Mark Foster has discussed life since coming out publicly as gay last year, saying ‘the response has been amazing.’
Speaking to GSN at the Stonewall Equality Dinner in London last Friday, the British swimmer added: ‘I’ve come to events like this celebrating the community before, but in the shadows. It’s much easier now.’
The 47-year-old furthermore added: ‘I wouldn’t have spoken to you a year ago. And you probably wouldn’t have spoken to me! I would come in and go out. I was good at swerving stuff. It’s nice not having to do that. It’s nice wherever I go to not worry what I say and do.’
‘I’ve had a text message from someone who wants to talk’
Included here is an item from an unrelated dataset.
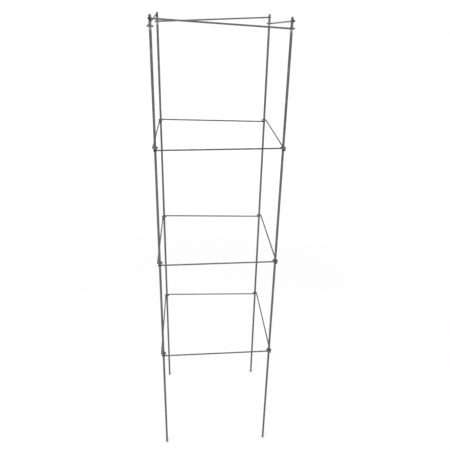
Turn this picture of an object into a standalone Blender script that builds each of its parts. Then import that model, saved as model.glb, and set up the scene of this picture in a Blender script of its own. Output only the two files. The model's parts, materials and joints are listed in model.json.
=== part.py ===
"""Folding tomato cage of galvanised wire, in metres, +Z up, standing on z = 0.

Four alike welded panels stand in a square, each turned a quarter turn from the one before it.
A panel is one thick leg with four thin rungs welded across its outer side. Each rung runs along
one side of the square, and its far end is curled into an eye round the next panel's leg. So the
panels hinge on each other's legs, and the square folds flat in either direction.

The three lower eyes of a side rest just above the welds of the next panel's rungs. The top eye
is caught below the next panel's top rung, so that no leg can be lifted out of its eyes.
"""

import math

import bmesh
import bpy
from mathutils import Matrix, Vector

# The square and its legs
LEG_SPACING = 0.300
LEG_LENGTH = 1.220
LEG_DIAMETER = 0.0060
LEG_END_CHAMFER = 0.0005

# The rungs, by the height of each welded root above the feet
RUNG_DIAMETER = 0.0038
LOWER_RUNG_HEIGHT = 0.337
MIDDLE_RUNG_HEIGHT = 0.628
UPPER_RUNG_HEIGHT = 0.931
TOP_RUNG_BELOW_LEG_TIP = 0.008
RUNG_OVERHANG = 0.0045
RUNG_END_CHAMFER = 0.0004

# The eyes
EYE_CLEARANCE = 0.0006
EYE_END_GAP = 0.0005
EYE_REST_GAP = 0.0004
TOP_EYE_DROP = 0.015

# The welds: how deep a rung is pressed into its leg, and the metal squeezed out round it
WELD_SINK = 0.0008
WELD_TOE = 0.0010
WELD_DEPTH = 0.0044

# The gap that is left between pieces that touch on the real cage
TOUCH_GAP = 0.0003

# How finely round shapes are divided
LEG_BEVEL_RESOLUTION = 4
RUNG_BEVEL_RESOLUTION = 2
EYE_SEGMENTS = 18
WELD_SEGMENTS = 16
WELD_RINGS = 8
SMOOTH_ANGLE = math.radians(50)

# Sizes that follow from those above
LEG_RADIUS = LEG_DIAMETER / 2
RUNG_RADIUS = RUNG_DIAMETER / 2
ROOT_OFFSET = LEG_RADIUS + RUNG_RADIUS - WELD_SINK
EYE_RADIUS = LEG_RADIUS + EYE_CLEARANCE + RUNG_RADIUS
WELD_HALF_HEIGHT = RUNG_RADIUS + WELD_TOE
WELD_HALF_WIDTH = LEG_RADIUS + WELD_TOE
EYE_RISE = WELD_HALF_HEIGHT + EYE_REST_GAP + RUNG_RADIUS
TOP_RUNG_HEIGHT = LEG_LENGTH - TOP_RUNG_BELOW_LEG_TIP

# Each rung's name, the height of its root, and how far its eye lies above that
RUNGS = (
    ("lower", LOWER_RUNG_HEIGHT, EYE_RISE),
    ("middle", MIDDLE_RUNG_HEIGHT, EYE_RISE),
    ("upper", UPPER_RUNG_HEIGHT, EYE_RISE),
    ("top", TOP_RUNG_HEIGHT, -TOP_EYE_DROP),
)

# Each panel's side of the square, and the corner that its leg stands at
PANELS = (
    ("front", "front_left"),
    ("right", "front_right"),
    ("back", "back_right"),
    ("left", "back_left"),
)


def clear_scene():
    """Remove every object of the open scene."""
    for scene_object in list(bpy.data.objects):
        bpy.data.objects.remove(scene_object, do_unlink=True)


def new_collection(name):
    """A collection in the scene, to hold one kind of object."""
    collection = bpy.data.collections.new(name)
    bpy.context.scene.collection.children.link(collection)
    return collection


def steel(name, colour, roughness):
    """Galvanised steel of one colour and roughness."""
    material = bpy.data.materials.new(name)
    material.use_nodes = True
    shader = material.node_tree.nodes["Principled BSDF"]
    shader.inputs["Base Color"].default_value = (*colour, 1)
    shader.inputs["Metallic"].default_value = 1
    shader.inputs["Roughness"].default_value = roughness
    return material


def evaluated_mesh(source, name):
    """A closed mesh of an object as its curve settings and modifiers make it."""
    bpy.context.view_layer.update()
    graph = bpy.context.evaluated_depsgraph_get()
    mesh = bpy.data.meshes.new_from_object(source.evaluated_get(graph))
    mesh.name = name
    shape = bmesh.new()
    shape.from_mesh(mesh)
    bmesh.ops.remove_doubles(shape, verts=shape.verts, dist=1e-6)
    shape.to_mesh(mesh)
    shape.free()
    return mesh


def wire_object(name, points, radius, bevel_resolution, end_chamfer, collection):
    """A round wire along a list of points, with flat ends, as a mesh object."""
    first_turn = (points[1] - points[0]).normalized() * end_chamfer
    last_turn = (points[-1] - points[-2]).normalized() * end_chamfer
    path = [points[0], points[0] + first_turn, *points[1:-1], points[-1] - last_turn, points[-1]]
    curve = bpy.data.curves.new(name, "CURVE")
    curve.dimensions = "3D"
    curve.fill_mode = "FULL"
    curve.bevel_depth = radius
    curve.bevel_resolution = bevel_resolution
    curve.use_fill_caps = True
    spline = curve.splines.new("POLY")
    spline.points.add(len(path) - 1)
    for point, place in zip(spline.points, path):
        point.co = (*place, 1)
    for end in (spline.points[0], spline.points[-1]):
        end.radius = 1 - end_chamfer / radius
    drawn = bpy.data.objects.new(name, curve)
    collection.objects.link(drawn)
    mesh = evaluated_mesh(drawn, name)
    wire = bpy.data.objects.new(name + "_wire", mesh)
    wire.matrix_world = drawn.matrix_world
    collection.objects.link(wire)
    bpy.data.objects.remove(drawn, do_unlink=True)
    return wire


def as_cutter(tool):
    """Keep an object out of the render: it only cuts others."""
    tool.hide_render = True
    tool.display_type = "WIRE"
    return tool


def cut_away(body, cutters):
    """Subtract every cutter from a mesh object with Boolean modifiers."""
    for cutter in cutters:
        cut = body.modifiers.new("cut_by_" + cutter.name, "BOOLEAN")
        cut.operation = "DIFFERENCE"
        cut.solver = "EXACT"
        cut.object = cutter


def rung_plan():
    """Where a rung's straight run starts at its leg and meets the eye's circle, seen from above."""
    root = Vector((0, -ROOT_OFFSET))
    eye_centre = Vector((LEG_SPACING, 0))
    to_centre = eye_centre - root
    turn = math.atan2(to_centre.y, to_centre.x) - math.asin(EYE_RADIUS / to_centre.length)
    return root, eye_centre, turn


def rung_points(root_height, eye_rise):
    """The centre line of one rung: cut end, straight run, then the eye round the next leg."""
    root, eye_centre, turn = rung_plan()
    along = Vector((math.cos(turn), math.sin(turn)))
    tangent = eye_centre + EYE_RADIUS * Vector((math.sin(turn), -math.cos(turn)))
    slope = eye_rise / (tangent - root).length
    start = root - RUNG_OVERHANG * along
    points = [Vector((*start, root_height - RUNG_OVERHANG * slope))]
    closing = (EYE_RADIUS - RUNG_RADIUS - EYE_END_GAP) / (EYE_RADIUS + RUNG_RADIUS)
    sweep = 2 * math.pi - math.acos(closing)
    for step in range(EYE_SEGMENTS + 1):
        angle = turn + sweep * step / EYE_SEGMENTS
        reach = EYE_RADIUS * Vector((math.sin(angle), -math.cos(angle)))
        points.append(Vector((*(eye_centre + reach), root_height + eye_rise)))
    return points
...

Mark also revealed that another LGBTI sportsperson has gotten in touch with him since he came out.
‘I’ve had a text message from someone who wants to talk, yeah,’ said the BBC TV presenter. My thing is – and it sounds stupid; I’m 47, I’m a middle aged man! – people have got to do it in their own time.’
Also in attendance at the fundraiser at Sheraton Grand Park Lane was TV star Gok Wan, Jade Thirlwall from Little Mix and Years and Years frontman Olly Alexander.
During his keynote speech, Olly received a standing ovation after opening up about his experiences of depression and anxiety.
‘I fell in love when I was 21 – I had someone who looked after me’
Responding to King singer Olly’s speech, Mark said: ‘Olly’s story about when he was younger – that shocked me. That hasn’t happened to me, but I feel it when I hear it.’
‘[For me, dealing with my sexuality at a young age] was one of these situations whereby I didn’t try and commit suicide, I didn’t self harm – I was very lucky. I fell in love when I was 21; I had someone who looked after me. It was a love thing. I felt so comfortable at home, that protected me. So my own self, I didn’t have a dark story going on in the background.
‘I’ve had two partners. One for 19 years, current one for seven years. So, to friends and family – let’s say I did the big bit first. Telling my sisters, telling my dad. But I always found I had my own life, and my work life, which was sport.
‘I suppose being in the public eye and standing on a block and being very vulnerable, from a very early age I got used to hiding stuff, and it became a secret. The secret got bigger.’
Speaking about the importance of fighting for equality, Mark furthermore added: ‘Until it’s not a problem for Premiership footballers to come out, until there aren’t countries where people are killed for being gay and it’s not a crime for being gay, it’s not “so what?”
‘For me it was about joining the community in a very public way. And hopefully helping people come to terms with their sexuality or struggling with being themselves.’